No, correlation does not imply causation. Correlation shows a relationship between variables, but this may not be due to a cause-and-effect relationship.
A confounding factor is a third variable that affects the independent and dependent variables, leading to a spurious correlation.
Reverse causation refers to a condition in which the assumed causal relationship between two variables is reversed, meaning that the effect influences the cause instead of the cause influencing the effect. This can lead to wrong conclusions about the direction of causality.
Overgeneralization can lead to false conclusions if the relationship between variables is assumed to hold true in every context without considering potential limitations or boundary conditions.

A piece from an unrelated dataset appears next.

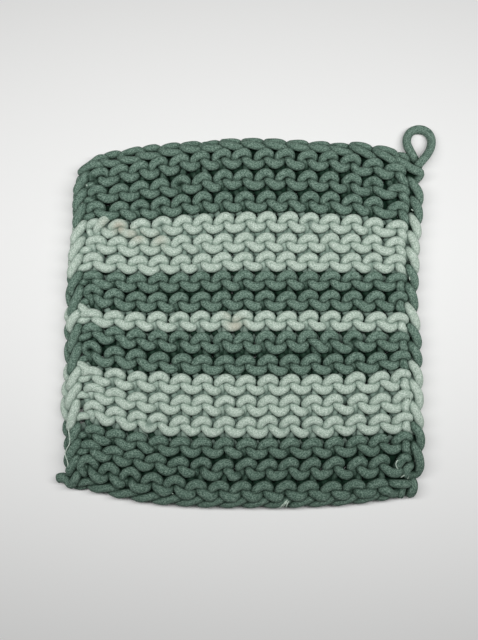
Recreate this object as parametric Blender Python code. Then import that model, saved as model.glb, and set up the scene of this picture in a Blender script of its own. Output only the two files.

Strategies include controlled experiments, natural experiments, longitudinal studies, Granger causality, instrumental variables, and regression discontinuity design.
Controlled experiments manipulate an independent variable and measure its effect on a dependent variable, isolating the causal effect by controlling for potential confounding factors.
A natural experiment is a study that relies on naturally occurring events or situations that mimic the conditions of a controlled experiment, allowing researchers to estimate causal effects.
Longitudinal studies collect data on the same subjects over time, examining how changes in one variable are associated with changes in another, helping to establish temporal precedence in causality.
An instrumental variable is a variable related to the independent variable but not affected by confounding factors used to isolate the causal effect of the independent variable on the dependent variable.